## The task
Repeat exactly the lines from the start of the material below up to and including the "return tube(GUIDE_R, HOLE_R, y0, y1)" line.

## Source data
_ _ _

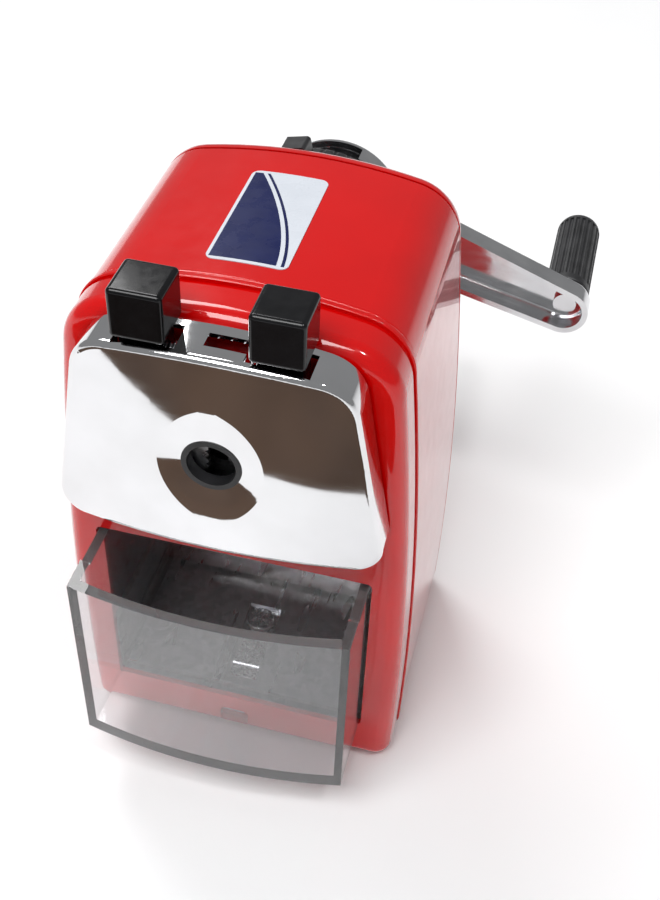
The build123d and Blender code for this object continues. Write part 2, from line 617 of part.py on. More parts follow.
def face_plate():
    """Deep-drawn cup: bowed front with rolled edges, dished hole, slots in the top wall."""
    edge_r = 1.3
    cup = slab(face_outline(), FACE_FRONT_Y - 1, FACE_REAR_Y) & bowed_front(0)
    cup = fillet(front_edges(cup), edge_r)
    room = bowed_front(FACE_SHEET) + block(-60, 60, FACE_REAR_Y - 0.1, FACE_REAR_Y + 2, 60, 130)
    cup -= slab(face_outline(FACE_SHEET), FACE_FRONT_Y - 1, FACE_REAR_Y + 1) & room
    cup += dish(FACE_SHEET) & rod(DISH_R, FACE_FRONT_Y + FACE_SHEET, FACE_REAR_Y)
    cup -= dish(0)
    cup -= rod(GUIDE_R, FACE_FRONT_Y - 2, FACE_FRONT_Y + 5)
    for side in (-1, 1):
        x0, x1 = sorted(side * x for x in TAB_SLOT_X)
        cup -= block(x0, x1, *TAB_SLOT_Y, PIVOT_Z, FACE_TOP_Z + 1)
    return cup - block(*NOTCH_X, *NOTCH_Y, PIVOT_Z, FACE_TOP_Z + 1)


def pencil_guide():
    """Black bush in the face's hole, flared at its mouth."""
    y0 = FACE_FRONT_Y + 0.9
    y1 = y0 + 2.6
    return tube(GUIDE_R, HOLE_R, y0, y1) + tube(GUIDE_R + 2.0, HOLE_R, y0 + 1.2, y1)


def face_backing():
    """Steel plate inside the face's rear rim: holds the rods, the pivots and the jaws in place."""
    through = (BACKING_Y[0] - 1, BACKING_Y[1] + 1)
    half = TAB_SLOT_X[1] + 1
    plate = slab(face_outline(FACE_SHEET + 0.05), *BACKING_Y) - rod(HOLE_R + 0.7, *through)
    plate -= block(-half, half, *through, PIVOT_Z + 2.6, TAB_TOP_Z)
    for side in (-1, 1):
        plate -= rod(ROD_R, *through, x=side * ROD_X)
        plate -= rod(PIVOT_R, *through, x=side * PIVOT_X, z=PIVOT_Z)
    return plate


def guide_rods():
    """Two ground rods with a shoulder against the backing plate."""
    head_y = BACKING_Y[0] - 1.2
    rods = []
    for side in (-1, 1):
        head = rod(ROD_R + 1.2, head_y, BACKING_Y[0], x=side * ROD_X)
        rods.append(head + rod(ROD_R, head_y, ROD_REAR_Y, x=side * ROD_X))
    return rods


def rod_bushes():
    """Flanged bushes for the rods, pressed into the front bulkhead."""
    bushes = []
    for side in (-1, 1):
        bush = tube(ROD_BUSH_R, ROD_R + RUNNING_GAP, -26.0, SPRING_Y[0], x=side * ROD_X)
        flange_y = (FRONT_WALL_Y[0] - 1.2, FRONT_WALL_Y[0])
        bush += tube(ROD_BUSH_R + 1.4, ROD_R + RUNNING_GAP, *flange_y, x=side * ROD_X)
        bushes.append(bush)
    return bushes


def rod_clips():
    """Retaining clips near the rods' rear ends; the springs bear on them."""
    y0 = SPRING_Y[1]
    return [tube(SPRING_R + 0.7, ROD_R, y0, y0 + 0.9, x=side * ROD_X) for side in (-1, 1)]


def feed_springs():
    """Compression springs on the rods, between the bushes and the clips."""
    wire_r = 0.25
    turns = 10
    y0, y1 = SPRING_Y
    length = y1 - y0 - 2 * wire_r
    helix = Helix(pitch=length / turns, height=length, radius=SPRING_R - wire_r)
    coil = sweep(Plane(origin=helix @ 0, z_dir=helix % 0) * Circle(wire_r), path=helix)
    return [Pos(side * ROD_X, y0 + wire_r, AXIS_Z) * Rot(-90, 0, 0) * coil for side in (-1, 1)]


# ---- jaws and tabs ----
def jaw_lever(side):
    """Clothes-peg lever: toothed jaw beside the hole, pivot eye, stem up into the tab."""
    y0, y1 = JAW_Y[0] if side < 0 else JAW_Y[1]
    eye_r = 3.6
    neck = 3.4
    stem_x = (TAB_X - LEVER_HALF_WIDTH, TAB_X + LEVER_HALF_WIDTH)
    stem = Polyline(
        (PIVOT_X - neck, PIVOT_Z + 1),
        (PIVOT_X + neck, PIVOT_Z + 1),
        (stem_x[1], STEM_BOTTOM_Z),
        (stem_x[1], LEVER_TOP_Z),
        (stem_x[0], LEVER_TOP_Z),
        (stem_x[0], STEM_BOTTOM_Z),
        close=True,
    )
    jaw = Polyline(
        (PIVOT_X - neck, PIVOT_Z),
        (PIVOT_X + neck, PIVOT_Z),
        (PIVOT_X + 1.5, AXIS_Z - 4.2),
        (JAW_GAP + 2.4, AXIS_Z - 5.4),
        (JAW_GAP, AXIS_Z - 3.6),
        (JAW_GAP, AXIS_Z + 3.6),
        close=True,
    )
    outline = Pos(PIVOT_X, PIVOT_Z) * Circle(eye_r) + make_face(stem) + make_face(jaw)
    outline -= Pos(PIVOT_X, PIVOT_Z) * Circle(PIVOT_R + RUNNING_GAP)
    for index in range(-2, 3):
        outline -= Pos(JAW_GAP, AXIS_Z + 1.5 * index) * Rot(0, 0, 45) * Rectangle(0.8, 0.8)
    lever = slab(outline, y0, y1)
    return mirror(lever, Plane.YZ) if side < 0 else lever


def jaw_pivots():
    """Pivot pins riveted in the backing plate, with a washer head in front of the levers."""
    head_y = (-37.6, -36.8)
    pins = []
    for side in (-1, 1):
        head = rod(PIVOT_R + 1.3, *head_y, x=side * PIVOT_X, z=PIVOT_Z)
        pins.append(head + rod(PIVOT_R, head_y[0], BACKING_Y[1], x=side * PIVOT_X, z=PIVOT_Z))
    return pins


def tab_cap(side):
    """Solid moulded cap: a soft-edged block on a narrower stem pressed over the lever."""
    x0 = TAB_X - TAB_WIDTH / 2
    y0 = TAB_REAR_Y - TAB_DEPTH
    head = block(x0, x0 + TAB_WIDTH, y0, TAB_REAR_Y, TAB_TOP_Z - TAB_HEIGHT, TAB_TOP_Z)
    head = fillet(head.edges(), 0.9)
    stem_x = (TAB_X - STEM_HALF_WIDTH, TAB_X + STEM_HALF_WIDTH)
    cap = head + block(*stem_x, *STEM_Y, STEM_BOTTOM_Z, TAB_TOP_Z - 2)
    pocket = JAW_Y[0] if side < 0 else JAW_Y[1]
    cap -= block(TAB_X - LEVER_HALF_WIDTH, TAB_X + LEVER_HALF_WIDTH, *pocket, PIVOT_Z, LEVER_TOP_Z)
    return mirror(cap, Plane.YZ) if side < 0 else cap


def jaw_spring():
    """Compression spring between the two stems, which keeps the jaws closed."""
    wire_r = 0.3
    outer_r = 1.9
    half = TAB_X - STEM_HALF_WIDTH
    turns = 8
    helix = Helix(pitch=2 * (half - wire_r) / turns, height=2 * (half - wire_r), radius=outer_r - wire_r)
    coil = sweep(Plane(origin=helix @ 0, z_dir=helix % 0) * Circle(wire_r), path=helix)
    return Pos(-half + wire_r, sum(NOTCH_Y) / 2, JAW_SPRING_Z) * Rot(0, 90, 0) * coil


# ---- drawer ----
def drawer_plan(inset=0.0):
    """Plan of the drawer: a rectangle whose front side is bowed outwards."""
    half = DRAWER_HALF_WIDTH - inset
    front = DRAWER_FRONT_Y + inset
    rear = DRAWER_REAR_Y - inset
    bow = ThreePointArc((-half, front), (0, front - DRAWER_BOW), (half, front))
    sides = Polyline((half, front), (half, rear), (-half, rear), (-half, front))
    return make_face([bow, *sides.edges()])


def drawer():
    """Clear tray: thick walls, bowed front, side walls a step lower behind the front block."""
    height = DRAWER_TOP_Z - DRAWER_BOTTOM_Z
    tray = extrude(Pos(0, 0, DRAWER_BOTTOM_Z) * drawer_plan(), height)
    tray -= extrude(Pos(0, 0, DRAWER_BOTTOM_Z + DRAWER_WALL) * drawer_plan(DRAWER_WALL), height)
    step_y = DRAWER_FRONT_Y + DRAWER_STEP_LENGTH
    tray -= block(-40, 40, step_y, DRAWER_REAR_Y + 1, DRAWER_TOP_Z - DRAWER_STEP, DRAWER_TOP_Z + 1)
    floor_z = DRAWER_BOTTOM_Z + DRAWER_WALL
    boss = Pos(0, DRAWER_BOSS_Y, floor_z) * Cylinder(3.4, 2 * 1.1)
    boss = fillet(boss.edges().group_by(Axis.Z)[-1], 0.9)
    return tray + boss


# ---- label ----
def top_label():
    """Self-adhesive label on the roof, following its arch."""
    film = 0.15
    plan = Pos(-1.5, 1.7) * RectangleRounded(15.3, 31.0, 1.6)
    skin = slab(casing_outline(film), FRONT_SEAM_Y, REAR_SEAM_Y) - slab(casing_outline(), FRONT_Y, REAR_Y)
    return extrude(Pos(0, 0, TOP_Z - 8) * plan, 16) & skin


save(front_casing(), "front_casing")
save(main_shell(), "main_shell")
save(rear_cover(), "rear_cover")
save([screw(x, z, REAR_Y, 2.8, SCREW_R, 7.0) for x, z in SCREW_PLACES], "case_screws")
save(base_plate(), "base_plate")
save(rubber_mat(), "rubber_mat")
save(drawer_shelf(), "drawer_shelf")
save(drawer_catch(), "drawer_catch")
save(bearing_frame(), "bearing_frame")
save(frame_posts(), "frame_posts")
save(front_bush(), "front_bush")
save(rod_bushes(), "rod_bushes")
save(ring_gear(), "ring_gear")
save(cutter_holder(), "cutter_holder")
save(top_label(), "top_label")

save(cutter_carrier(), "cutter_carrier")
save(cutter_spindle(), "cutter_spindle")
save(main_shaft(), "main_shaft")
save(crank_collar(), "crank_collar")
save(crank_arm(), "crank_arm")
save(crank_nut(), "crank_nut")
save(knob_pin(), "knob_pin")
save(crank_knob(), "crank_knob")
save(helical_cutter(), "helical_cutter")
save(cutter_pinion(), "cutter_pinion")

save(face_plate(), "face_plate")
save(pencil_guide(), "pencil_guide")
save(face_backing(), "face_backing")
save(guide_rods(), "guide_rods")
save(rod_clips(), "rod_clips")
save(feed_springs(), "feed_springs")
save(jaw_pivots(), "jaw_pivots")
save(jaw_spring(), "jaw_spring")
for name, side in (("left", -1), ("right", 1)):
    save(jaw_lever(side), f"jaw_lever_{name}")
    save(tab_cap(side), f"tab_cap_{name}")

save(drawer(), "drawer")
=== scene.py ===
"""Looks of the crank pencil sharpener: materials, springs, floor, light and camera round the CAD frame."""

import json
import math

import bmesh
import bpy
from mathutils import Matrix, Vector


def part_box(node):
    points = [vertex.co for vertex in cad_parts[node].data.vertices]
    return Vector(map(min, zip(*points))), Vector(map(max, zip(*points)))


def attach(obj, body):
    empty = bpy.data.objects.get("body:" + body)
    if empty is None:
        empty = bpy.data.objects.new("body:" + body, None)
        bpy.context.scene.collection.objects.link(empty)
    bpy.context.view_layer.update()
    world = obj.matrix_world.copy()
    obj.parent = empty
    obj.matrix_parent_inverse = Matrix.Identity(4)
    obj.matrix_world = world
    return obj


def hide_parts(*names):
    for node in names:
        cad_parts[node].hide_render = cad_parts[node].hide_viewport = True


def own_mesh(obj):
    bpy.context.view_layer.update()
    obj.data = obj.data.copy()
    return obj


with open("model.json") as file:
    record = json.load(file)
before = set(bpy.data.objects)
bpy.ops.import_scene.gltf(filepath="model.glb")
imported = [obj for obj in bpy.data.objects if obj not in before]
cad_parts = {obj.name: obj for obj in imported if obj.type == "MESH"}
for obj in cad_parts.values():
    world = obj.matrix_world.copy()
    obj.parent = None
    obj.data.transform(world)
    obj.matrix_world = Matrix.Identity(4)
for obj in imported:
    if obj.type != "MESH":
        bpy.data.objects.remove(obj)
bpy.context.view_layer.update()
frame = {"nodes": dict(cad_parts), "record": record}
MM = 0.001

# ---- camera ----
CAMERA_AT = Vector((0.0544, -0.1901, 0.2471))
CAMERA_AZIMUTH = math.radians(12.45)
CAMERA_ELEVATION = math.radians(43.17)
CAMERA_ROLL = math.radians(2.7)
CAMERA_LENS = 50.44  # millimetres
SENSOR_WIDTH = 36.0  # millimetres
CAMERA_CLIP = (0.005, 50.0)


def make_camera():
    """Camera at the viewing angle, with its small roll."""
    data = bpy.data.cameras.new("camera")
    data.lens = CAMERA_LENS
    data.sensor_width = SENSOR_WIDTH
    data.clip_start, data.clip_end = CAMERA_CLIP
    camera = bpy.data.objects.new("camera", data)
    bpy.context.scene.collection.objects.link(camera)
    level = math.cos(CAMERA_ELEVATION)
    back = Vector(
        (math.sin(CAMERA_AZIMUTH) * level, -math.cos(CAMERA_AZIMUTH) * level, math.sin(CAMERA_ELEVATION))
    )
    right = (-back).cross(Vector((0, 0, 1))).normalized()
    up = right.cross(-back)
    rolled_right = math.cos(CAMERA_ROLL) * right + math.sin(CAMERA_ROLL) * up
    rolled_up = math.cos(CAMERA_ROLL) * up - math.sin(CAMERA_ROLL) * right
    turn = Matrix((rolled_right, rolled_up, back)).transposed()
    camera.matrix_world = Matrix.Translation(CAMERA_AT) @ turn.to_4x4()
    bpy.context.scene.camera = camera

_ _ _

## Output of the task
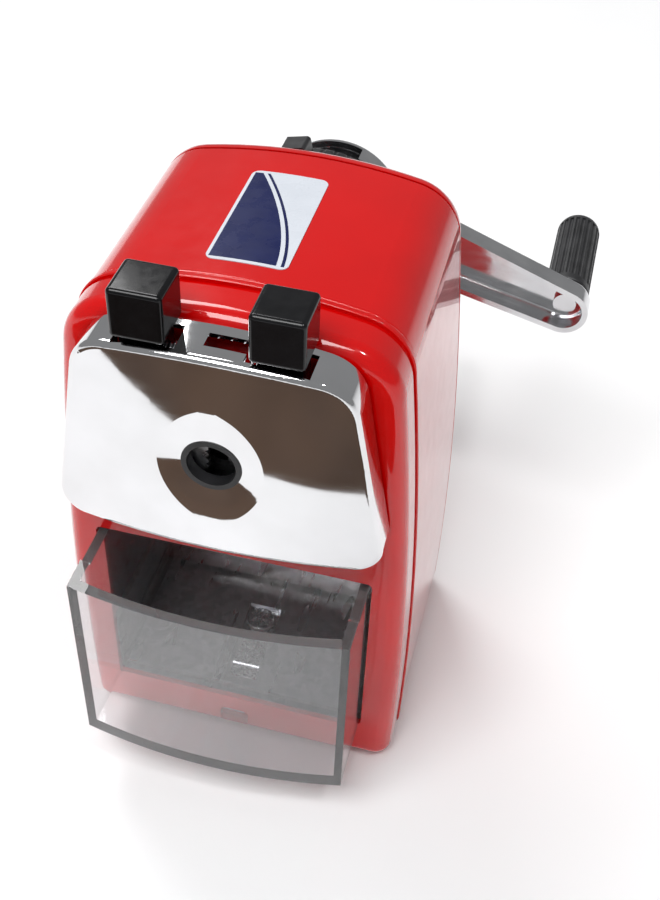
The build123d and Blender code for this object continues. Write part 2, from line 617 of part.py on. More parts follow.
def face_plate():
    """Deep-drawn cup: bowed front with rolled edges, dished hole, slots in the top wall."""
    edge_r = 1.3
    cup = slab(face_outline(), FACE_FRONT_Y - 1, FACE_REAR_Y) & bowed_front(0)
    cup = fillet(front_edges(cup), edge_r)
    room = bowed_front(FACE_SHEET) + block(-60, 60, FACE_REAR_Y - 0.1, FACE_REAR_Y + 2, 60, 130)
    cup -= slab(face_outline(FACE_SHEET), FACE_FRONT_Y - 1, FACE_REAR_Y + 1) & room
    cup += dish(FACE_SHEET) & rod(DISH_R, FACE_FRONT_Y + FACE_SHEET, FACE_REAR_Y)
    cup -= dish(0)
    cup -= rod(GUIDE_R, FACE_FRONT_Y - 2, FACE_FRONT_Y + 5)
    for side in (-1, 1):
        x0, x1 = sorted(side * x for x in TAB_SLOT_X)
        cup -= block(x0, x1, *TAB_SLOT_Y, PIVOT_Z, FACE_TOP_Z + 1)
    return cup - block(*NOTCH_X, *NOTCH_Y, PIVOT_Z, FACE_TOP_Z + 1)


def pencil_guide():
    """Black bush in the face's hole, flared at its mouth."""
    y0 = FACE_FRONT_Y + 0.9
    y1 = y0 + 2.6
    return tube(GUIDE_R, HOLE_R, y0, y1) + tube(GUIDE_R + 2.0, HOLE_R, y0 + 1.2, y1)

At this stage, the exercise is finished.